На Западе же большую часть общины составляют миряне. Здесь люди приходят к буддизму уже довольно начитанными, и они имеют возможность получить самые подробные пояснения, плюс к этому они могут беспрепятственно осваивать любые практики. Европейцу необязательно иметь наставника, так как книги написаны современным языком и вполне понятны. Но хромает отбор материала, потому что европейцы редко учат наизусть тексты и не обсуждают их по пунктам. Мы ходим не в монастыри, а в дхарма-центры и хотим изучать серьезные учения взахлеб, не дожидаясь нужной для практики квалификации. Редко декламируют священные тексты, так как хотят, чтобы они были доступны на нашем языке. Спектр внимания европейца сильно ограничен, поэтому без его стимуляции многие быстро теряют интерес.
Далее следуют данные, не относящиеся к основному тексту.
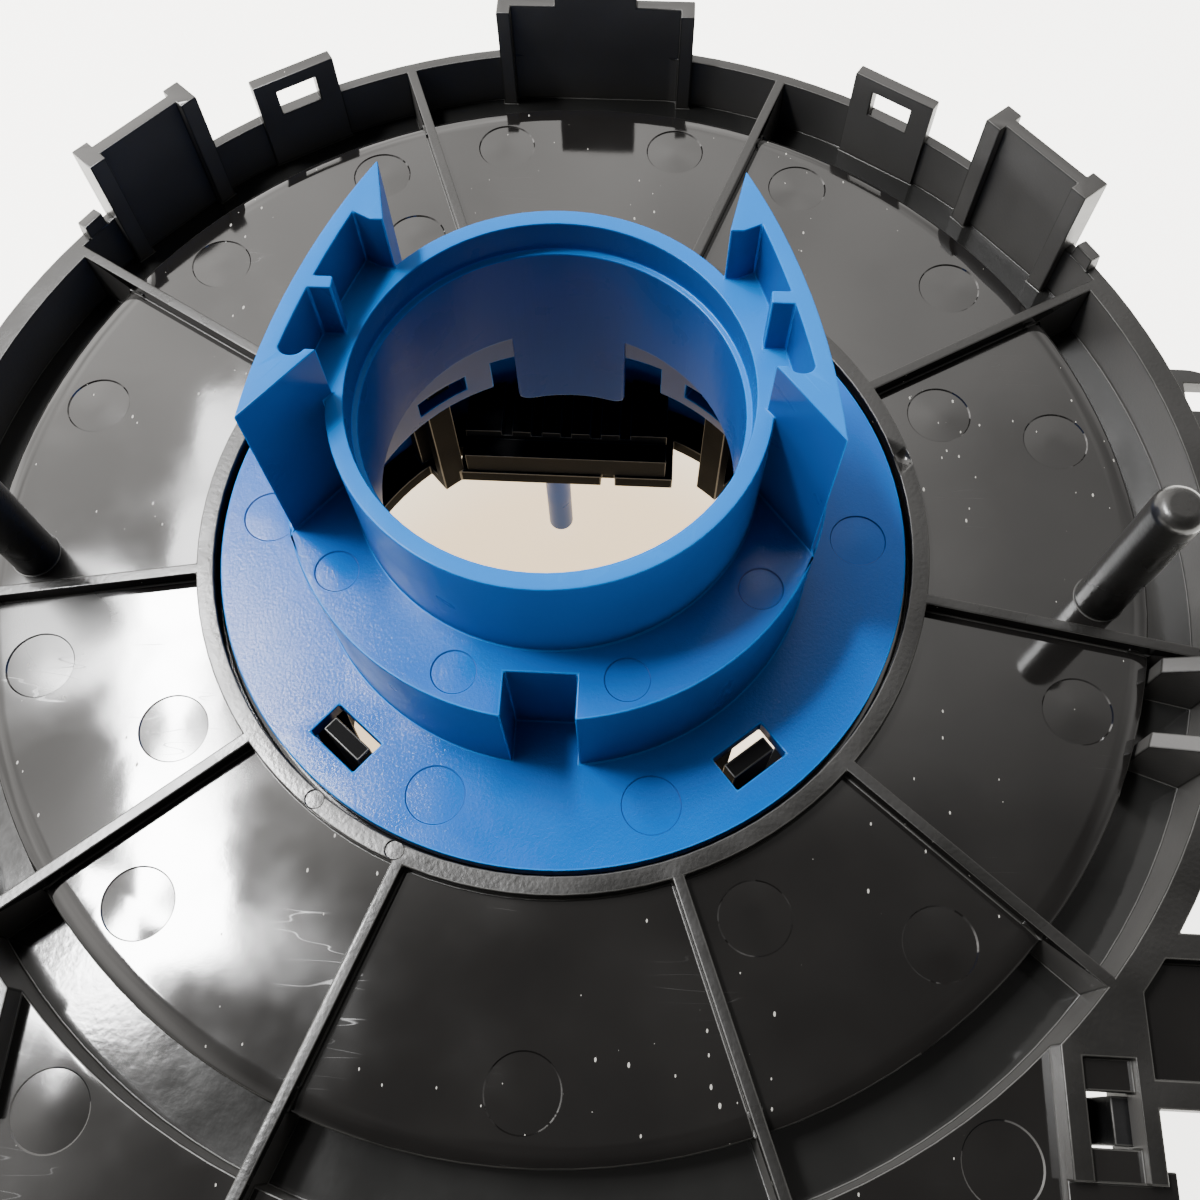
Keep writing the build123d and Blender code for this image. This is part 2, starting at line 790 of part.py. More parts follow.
def column_connector(middle, count):
    """Open socket standing on the apron, with a key rib and a latch bump."""
    half = count * column_pitch / 2 + column_wall + column_margin
    low_y = column_middle_y - column_length / 2
    high_y = column_middle_y + column_length / 2
    top = flange_top + column_height
    body = block((middle - half, middle + half), (low_y, high_y), (apron_top, top))
    body -= block((middle - half + column_wall, middle + half - column_wall),
                  (low_y + column_wall, high_y - column_wall), (flange_top + column_base, top + past))
    key = block((middle - key_width / 2, middle + key_width / 2),
                (low_y + column_wall, low_y + column_wall + key_depth), (flange_top + column_base, top))
    bump = block((middle - key_width, middle + key_width), (low_y - key_depth, low_y),
                 (top - column_base - key_depth, top - column_base))
    bump = chamfer(bump.edges().filter_by(Axis.X).group_by(Axis.Z)[-1].sort_by(Axis.Y)[0], key_depth / 2)
    return body + key + bump - column_terminals(middle, count)


# ---- front rotor
def socket_shell(side):
    """Open socket below the rotor plate, on the side given by its sign."""
    half = socket_half_length
    outer = block((socket_inner_x, socket_outer_x), (-half, half), (face_low, rotor_low))
    inner = block((socket_inner_x + socket_wall, socket_outer_x - socket_wall),
                  (socket_wall - half, half - socket_wall), (face_low - past, rotor_low))
    key = block((socket_outer_x - socket_wall - key_depth, socket_outer_x - socket_wall),
                (-key_width / 2, key_width / 2), (face_low, insert_low))
    shell = outer - inner + key
    return shell if side > 0 else mirror(shell, about=Plane.YZ)


def rotor_plate():
    """Plate with its shelf for the terminal block and the pin hole through it."""
    plate = ring(rotor_opening, rotor_radius, rotor_low, drum_low)
    shelf = block((shelf_low_x, shelf_high_x), (shelf_edge, rotor_opening), (rotor_low, drum_low))
    notch_half = shelf_notch_width / 2
    shelf -= block((shelf_notch_x - notch_half, shelf_notch_x + notch_half),
                   (shelf_edge - past, shelf_edge + shelf_notch_depth), (rotor_low - past, drum_low + past))
    hole = Circle(index_radius + pin_gap)
    return plate + shelf - Pos(index_x, index_y, rotor_low - past) * extrude(hole, rotor_thickness + 2 * past)


def rotor_hook():
    """Dowel leg that rises into a catch hole of the flange, drawn along +X."""
    inner = catch_hole_radius - hook_thickness / 2
    return block((inner, inner + hook_thickness), (-hook_width / 2, hook_width / 2),
                 (drum_low - root, flange_top - clearance))


def catch_arm():
    """Snap arm whose nose sits in a window of the hub's skirt, drawn on the +X +Y side."""
    angle = 90 - window_offset
    inner = step_radius + arm_gap
    outer = inner + arm_thickness
    top = flange_low - window_drop - clearance
    low = top - window_height + 2 * clearance
    arm = arc_wall(inner, outer, angle, arm_spread, rotor_low, top)
    nose = arc_wall(inner - nose_depth, outer, angle, arm_spread, low, top)
    base = arc_wall(inner, rotor_opening + root, angle, arm_spread, rotor_low, drum_low)
    return arm + nose + base


def front_rotor():
    """Wheel-side plate with its sockets, drive lug, dowel legs and snap arms."""
    body = rotor_plate()
    for angle in catch_angles():
        body += turned(angle, rotor_hook())
    pair = both_sides(catch_arm())
    body += pair + mirror(pair, about=Plane.XZ)
    body += socket_shell(1) + socket_shell(-1)
    body += block((-lug_half_width, lug_half_width), (-lug_outer, -lug_inner), (face_low, rotor_low))
    return body


def rotor_pins(side, count):
    """Contact pins in one row of a rotor socket."""
    x = side * (socket_inner_x + socket_outer_x) / 2
    half = pin_size / 2
    shape = None
    for number in range(count):
        y = (number - (count - 1) / 2) * rotor_pin_pitch
        pin = block((x - half, x + half), (y - half, y + half), (insert_low - rotor_pin_reach, rotor_low))
        pin = chamfer(pin.edges().group_by(Axis.Z)[0], pin_size / 4)
        shape = pin if shape is None else shape + pin
    return shape


def rotor_insert(side, count):
    """Insulating insert at the bottom of a rotor socket."""
    inner = socket_inner_x + socket_wall
    outer = socket_outer_x - socket_wall
    half = socket_half_length - socket_wall
    plan = sorted((side * inner, side * outer))
    body = block(plan, (-half, half), (insert_low, rotor_low))
    return body - rotor_pins(side, count)


def inner_terminal_block():
    """Stepped block on the rotor's shelf, inside the drum, with lead slots in its upper step."""
    top = drum_low + inner_block_height
    front = shelf_edge + clearance
    back = front + inner_block_front
    ends = (shelf_low_x + inner_block_inset, shelf_high_x - inner_block_inset)
    body = block(ends, (front, drum_radius), (drum_low, top))
    body -= block((-far, far), (front - past, back), (top - inner_block_step, top + past))
    middle = (ends[0] + ends[1]) / 2
    groove = top - inner_block_step / 2
    for number in range(-2, 3):
        x = middle + number * rotor_pin_pitch
        body -= block((x - lead_width / 2, x + lead_width / 2), (back, far), (groove, top + past))
    return body & disc(drum_radius - drum_wall - clearance, drum_low, top)


def index_pin():
    """Pin through the shelf, headed against the terminal block."""
    pin = Pos(index_x, index_y, drum_low - index_length) * extrude(Circle(index_radius), index_length)
    return chamfer(pin.edges().group_by(Axis.Z)[0], index_radius / 3)


pieces = {
    "rear_cover": rear_cover(),
    "front_housing": front_housing(),
    "upper_slide_sheet": slide_sheet(band_low - sheet_thickness),
    "lower_slide_sheet": slide_sheet(floor_top),
    "flat_cable": flat_cable(),
    "inner_end_plate": inner_end_plate(),
    "outer_end_plate": outer_end_plate(),
    "outer_terminal_block": outer_terminal_block(),
    "outer_leads": outer_leads(),
    "column_airbag_connector": column_connector(column_airbag_x, column_airbag_pins),
    "column_airbag_terminals": column_terminals(column_airbag_x, column_airbag_pins),
    "column_switch_connector": column_connector(column_switch_x, column_switch_pins),
    "column_switch_terminals": column_terminals(column_switch_x, column_switch_pins),
    "hub": hub(),
    "front_rotor": front_rotor(),
    "inner_terminal_block": inner_terminal_block(),
    "index_pin": index_pin(),
    "airbag_insert": rotor_insert(-1, airbag_pins),
    "airbag_terminals": rotor_pins(-1, airbag_pins),
    "switch_insert": rotor_insert(1, switch_pins),
    "switch_terminals": rotor_pins(1, switch_pins),
}
os.makedirs("parts", exist_ok=True)
for name, shape in pieces.items():
    export_step(shape, f"parts/{name}.step")
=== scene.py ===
from math import cos, degrees, hypot, radians, sin

import bpy
from mathutils import Matrix, Vector


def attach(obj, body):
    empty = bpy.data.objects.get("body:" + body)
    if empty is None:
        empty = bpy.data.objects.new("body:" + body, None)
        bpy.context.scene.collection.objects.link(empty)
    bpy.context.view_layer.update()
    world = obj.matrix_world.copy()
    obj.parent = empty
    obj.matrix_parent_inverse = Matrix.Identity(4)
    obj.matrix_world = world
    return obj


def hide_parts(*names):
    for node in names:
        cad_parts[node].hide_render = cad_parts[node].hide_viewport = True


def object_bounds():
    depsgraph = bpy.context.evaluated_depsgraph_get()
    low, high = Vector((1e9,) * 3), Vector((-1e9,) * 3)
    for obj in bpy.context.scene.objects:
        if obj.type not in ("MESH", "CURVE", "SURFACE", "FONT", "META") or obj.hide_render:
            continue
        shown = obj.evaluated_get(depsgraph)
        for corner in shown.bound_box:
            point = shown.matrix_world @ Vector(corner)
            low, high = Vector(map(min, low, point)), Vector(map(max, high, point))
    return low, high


# Steering clock spring: a ribbed black cover and housing, with a blue hub that turns in them.
# Blender units are metres; sizes here are written in millimetres and turned by MM.
MM = 0.001

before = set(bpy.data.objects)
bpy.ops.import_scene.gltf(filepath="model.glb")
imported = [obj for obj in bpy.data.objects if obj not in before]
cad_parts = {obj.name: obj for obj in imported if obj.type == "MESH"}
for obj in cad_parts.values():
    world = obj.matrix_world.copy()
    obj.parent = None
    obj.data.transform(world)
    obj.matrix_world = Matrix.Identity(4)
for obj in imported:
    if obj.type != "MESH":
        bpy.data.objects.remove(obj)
cad_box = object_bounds()

# ---- Camera
# It looks down on the rear side, from a little right of the apron's middle line.
CAMERA_AIM = Vector((3.9, -7.2, -12.0)) * MM
CAMERA_DISTANCE = 107.9 * MM
CAMERA_AZIMUTH = radians(4.48)
CAMERA_ELEVATION = radians(65.87)
CAMERA_ROLL = radians(-1.67)
CAMERA_LENS = 35.43

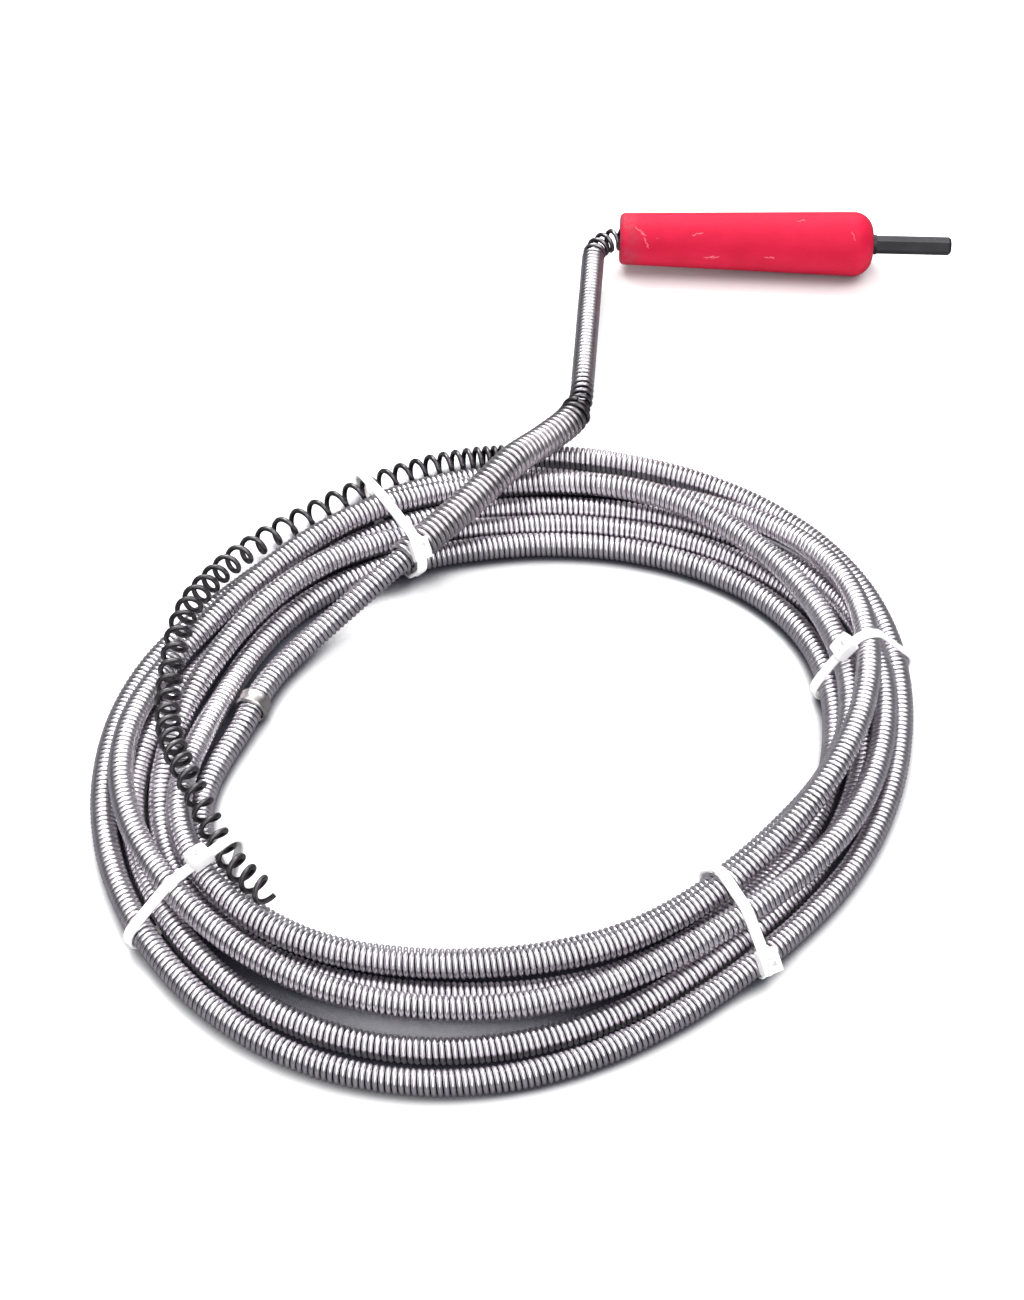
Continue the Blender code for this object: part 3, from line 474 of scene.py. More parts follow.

Мы не терпим половой дискриминации и не терпим, как тибетцы, обучения медленными темпами, желая быстрого достижения результатов.

Из-за разницы культур возникает недопонимание между учеником и учителем, если они рождены в разной культурной среде, и весьма нечасты случаи глубокого постижения наставлений и учений.
[85]

В Европе во второй половине XX века увеличилось число буддийских монастырей. Некоторые тулку даже перерождаются на Западе. Тем не менее, сильной тенденции к увеличению числа монахов не наблюдается.